Start Collected material
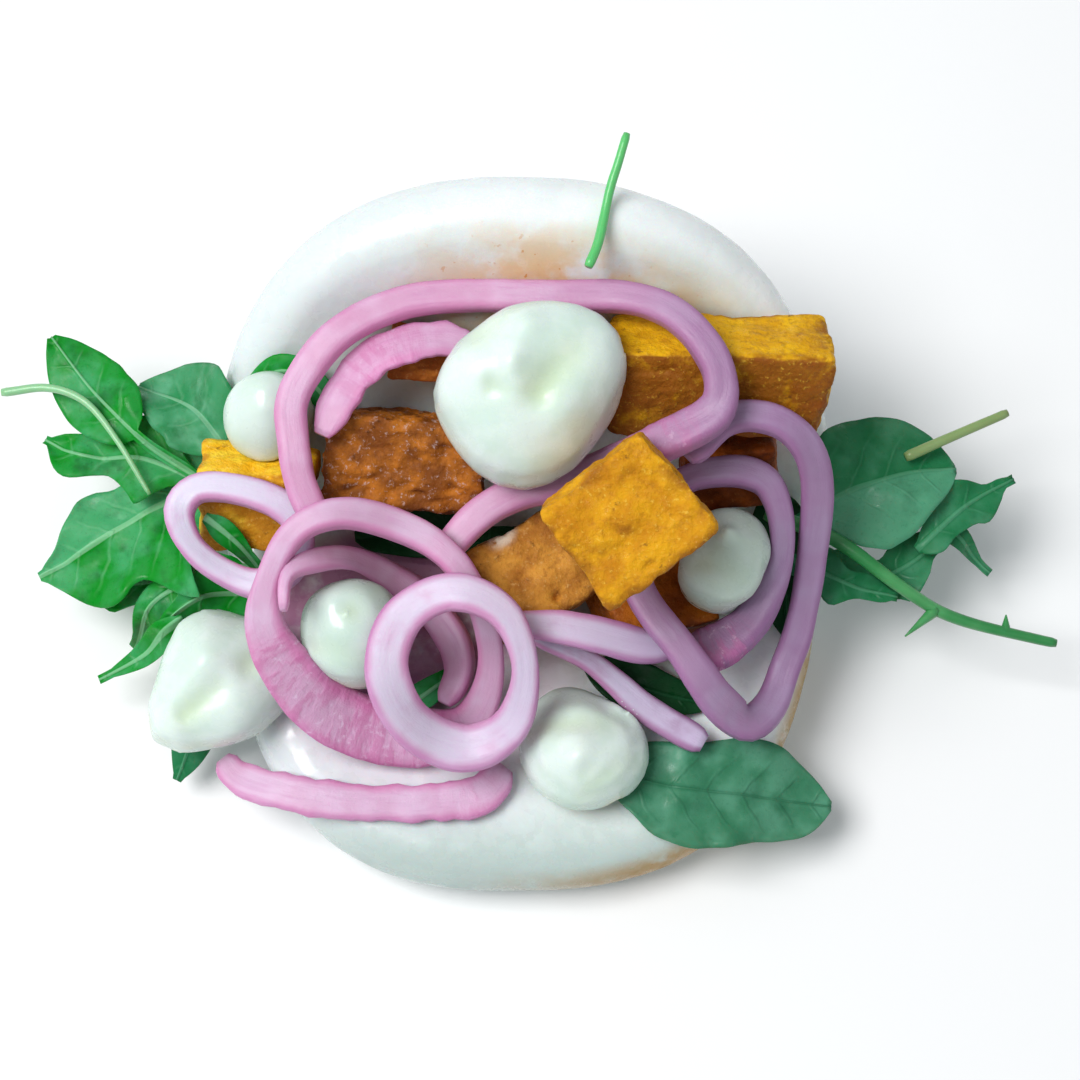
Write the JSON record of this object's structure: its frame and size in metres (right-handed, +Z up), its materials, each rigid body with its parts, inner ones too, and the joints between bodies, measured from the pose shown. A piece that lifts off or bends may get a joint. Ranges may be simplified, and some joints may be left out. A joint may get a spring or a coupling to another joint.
{
  "type": "gua bao",
  "caption": "Steamed bun folded open round fried squash pieces, pickled onion rings, salad leaves and dollops of pale cream.",
  "frame": {"origin": "on the flat underside of the bun, just in front of where it curves up into the fold", "axes": "+X to the right and +Y to the back as seen from the open mouth, where the lid leans back; +Z up"},
  "size_m": [0.1593, 0.1012, 0.0576],
  "materials": {
    "dough": "smooth white steamed dough with a faint sheen, stained orange where the filling rubbed",
    "onion": "wet, slightly see-through pickled onion, pink with paler edges",
    "squash": "fried squash, orange yellow with browned rough edges and an oily sheen",
    "squash_brown": "deep browned fried squash with a blistered crust",
    "cream": "smooth glossy pale cream",
    "leaf": "fresh salad leaf with pale veins",
    "stalk": "pale green leaf stalk"
  },
  "bodies": {
    "root": {"bun": "dough", "cream_back_left": "cream", "cream_front": "cream", "cream_in_ring": "cream", "cream_left": "cream", "cream_right": "cream", "cream_top": "cream", "leaf_back_left": "leaf", "leaf_dark_back": "leaf", "leaf_dark_middle": "leaf", "leaf_front": "leaf", "leaf_front_dark": "leaf", "leaf_front_left": "leaf", "leaf_in_left_ring": "leaf", "leaf_in_ring": "leaf", "leaf_left_back": "leaf", "leaf_left_big": "leaf", "leaf_left_curl": "leaf", "leaf_left_drop": "leaf", "leaf_left_low": "leaf", "leaf_left_small": "leaf", "leaf_left_spike": "leaf", "leaf_left_top": "leaf", "leaf_right_low": "leaf", "leaf_right_round": "leaf", "leaf_right_side": "leaf", "leaf_right_spike": "leaf", "leaf_right_under": "leaf", "onion_big_ring": "onion", "onion_cut_strip": "onion", "onion_double_inner": "onion", "onion_double_outer": "onion", "onion_front_strip": "onion", "onion_inner_ring": "onion", "onion_left_ring": "onion", "onion_middle_strip": "onion", "onion_right_ring": "onion", "onion_small_ring": "onion", "onion_torn_layer": "onion", "squash_back": "squash", "squash_brown": "squash_brown", "squash_left": "squash", "squash_long": "squash", "squash_middle": "squash", "squash_right": "squash_brown", "squash_top": "squash", "squash_under": "squash", "stalk_back": "stalk", "stalk_left": "stalk", "stalk_right": "stalk", "stalk_right_thin": "stalk"}
  },
  "joints": []
}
End Collected material
→ **Problem requirements**
Reproduce the material precisely, including every line.

→ **Full output**
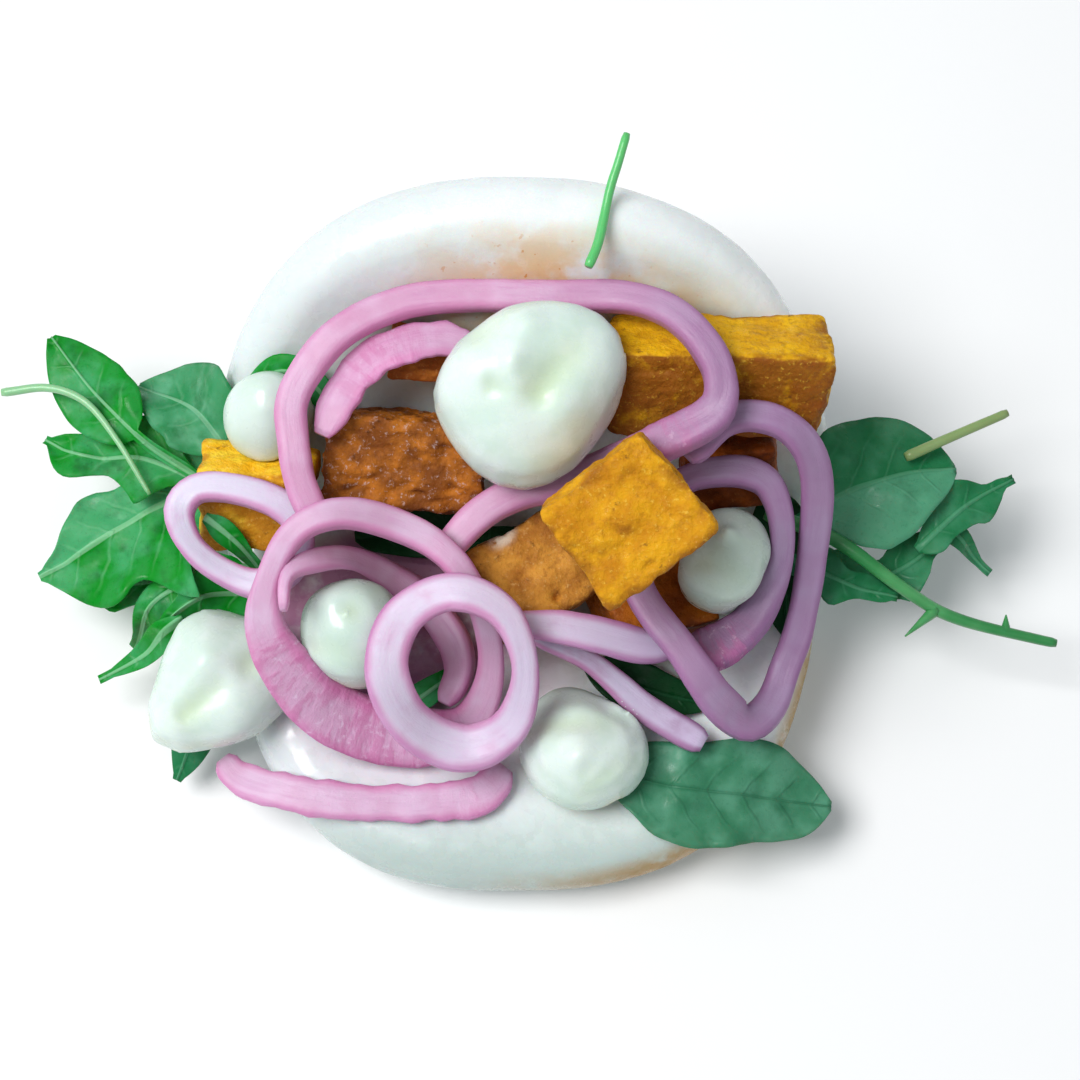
Write the JSON record of this object's structure: its frame and size in metres (right-handed, +Z up), its materials, each rigid body with its parts, inner ones too, and the joints between bodies, measured from the pose shown. A piece that lifts off or bends may get a joint. Ranges may be simplified, and some joints may be left out. A joint may get a spring or a coupling to another joint.
{
  "type": "gua bao",
  "caption": "Steamed bun folded open round fried squash pieces, pickled onion rings, salad leaves and dollops of pale cream.",
  "frame": {"origin": "on the flat underside of the bun, just in front of where it curves up into the fold", "axes": "+X to the right and +Y to the back as seen from the open mouth, where the lid leans back; +Z up"},
  "size_m": [0.1593, 0.1012, 0.0576],
  "materials": {
    "dough": "smooth white steamed dough with a faint sheen, stained orange where the filling rubbed",
    "onion": "wet, slightly see-through pickled onion, pink with paler edges",
    "squash": "fried squash, orange yellow with browned rough edges and an oily sheen",
    "squash_brown": "deep browned fried squash with a blistered crust",
    "cream": "smooth glossy pale cream",
    "leaf": "fresh salad leaf with pale veins",
    "stalk": "pale green leaf stalk"
  },
  "bodies": {
    "root": {"bun": "dough", "cream_back_left": "cream", "cream_front": "cream", "cream_in_ring": "cream", "cream_left": "cream", "cream_right": "cream", "cream_top": "cream", "leaf_back_left": "leaf", "leaf_dark_back": "leaf", "leaf_dark_middle": "leaf", "leaf_front": "leaf", "leaf_front_dark": "leaf", "leaf_front_left": "leaf", "leaf_in_left_ring": "leaf", "leaf_in_ring": "leaf", "leaf_left_back": "leaf", "leaf_left_big": "leaf", "leaf_left_curl": "leaf", "leaf_left_drop": "leaf", "leaf_left_low": "leaf", "leaf_left_small": "leaf", "leaf_left_spike": "leaf", "leaf_left_top": "leaf", "leaf_right_low": "leaf", "leaf_right_round": "leaf", "leaf_right_side": "leaf", "leaf_right_spike": "leaf", "leaf_right_under": "leaf", "onion_big_ring": "onion", "onion_cut_strip": "onion", "onion_double_inner": "onion", "onion_double_outer": "onion", "onion_front_strip": "onion", "onion_inner_ring": "onion", "onion_left_ring": "onion", "onion_middle_strip": "onion", "onion_right_ring": "onion", "onion_small_ring": "onion", "onion_torn_layer": "onion", "squash_back": "squash", "squash_brown": "squash_brown", "squash_left": "squash", "squash_long": "squash", "squash_middle": "squash", "squash_right": "squash_brown", "squash_top": "squash", "squash_under": "squash", "stalk_back": "stalk", "stalk_left": "stalk", "stalk_right": "stalk", "stalk_right_thin": "stalk"}
  },
  "joints": []
}